6. Mr. J.P. Goyal who appears for respondent No. 1 Chhannu has not been able to effectively meet the above submissions of the counsel for the appellants. He has tried to emphasise mainly the position which was canvassed and was accepted by the High Court that on the extinction of the rights of Mst. Sundariya, Chhannu took into possession all the plots in dispute and by virtue of his possession he became entitled to all the rights under the law of a Sirdar etc. In our judgment the entire material on the record including the revenue entries showed that Chhannu was never in possession in his own light and even if he was in actual physical possession that possession was only as an agent or representative of Mst. Sundariya who after her marriage was living in a different village and was only expected to manage the properties of which she was in possession through some one, that being Chhannu. Neither the necessary facts nor the material evidence on the question of acquisition of any title by Chhannu by way of adverse possession was relied on in the courts below or before us. The conduct of Chhannu throughout showed that she never claimed or asserted before the present litigation that he took possession even as a trespasser after the marriage of Mst. Sundariya. He made no attempt at any stage to have the revenue entries corrected. According to those entries he was shown in possession on behalf of Mst. Sundariya. If he had taken possession even as a tresspasser the entries would have been of a different nature and would not have continued to show Mst. Sundariya in possession through her quondam de facto guardian.

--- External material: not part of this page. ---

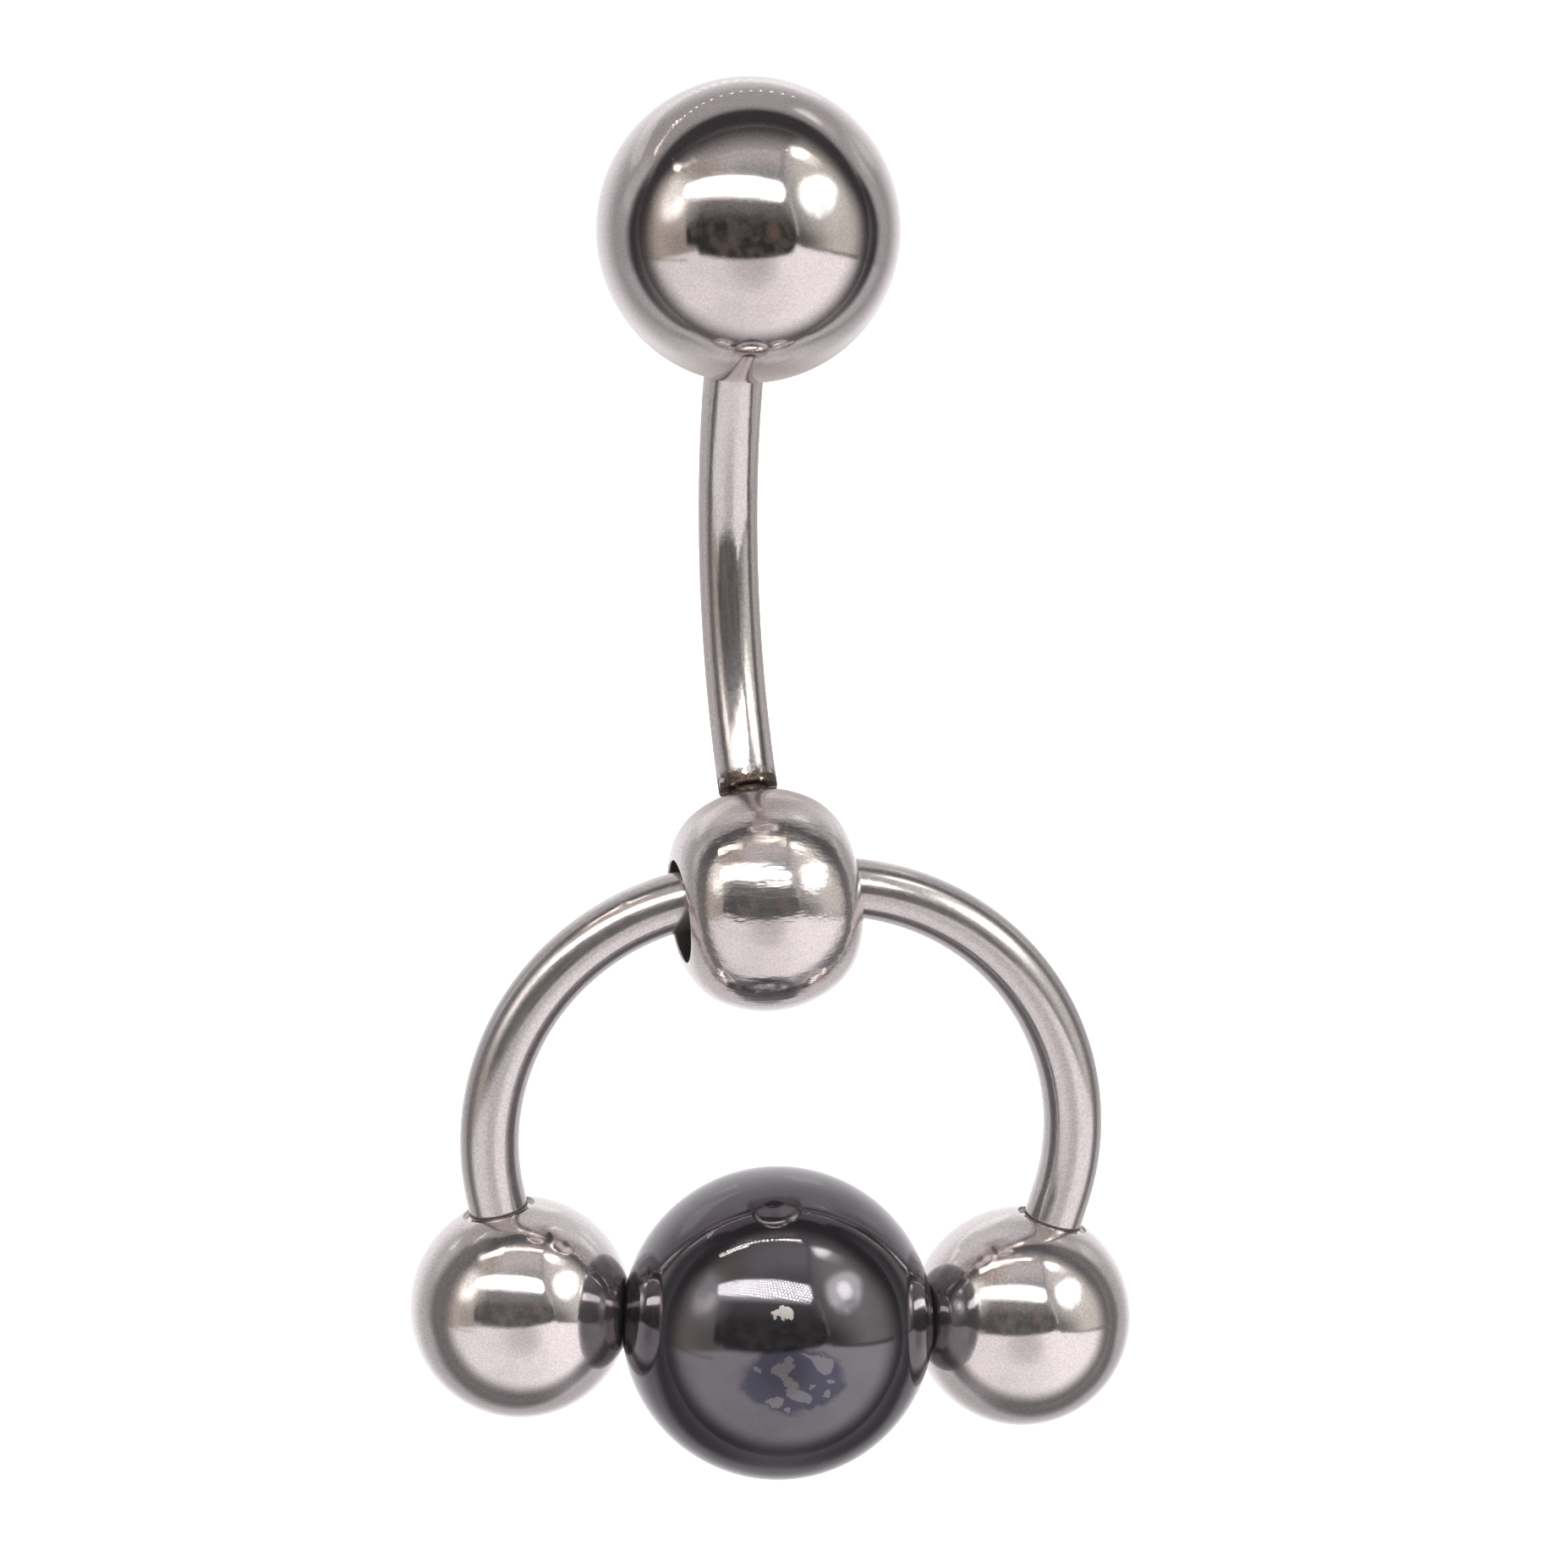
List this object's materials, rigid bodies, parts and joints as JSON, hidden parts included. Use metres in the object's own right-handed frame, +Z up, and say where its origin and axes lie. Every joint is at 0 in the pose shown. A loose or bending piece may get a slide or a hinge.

It is difficult to accept that Chhannu remained totally ignorant about the steps taken by Mst. Sundariya for obtaining Bhumidari rights. Even after she had obtained a certificate under Section 137 of the U.P. Zamindari Abolition & Land Reforms Act with regard to her Bhumidari rights Chhannu did not take any action to get the certificate cancelled which he could have got done if his case was true under the provisions of Section 137-A of that Act. All these facts and circumstances support the conclusion arrived at by the first appellate court that the possession of Chhannu was always as a representative or de facto guardian of Mst Sundariya. We see no reason or justification on the part of the High Court for reversing that finding.

7. This appeal, therefore, must succeed. The order of the High Court is hereby set aside and that of the first appellate court restored with costs.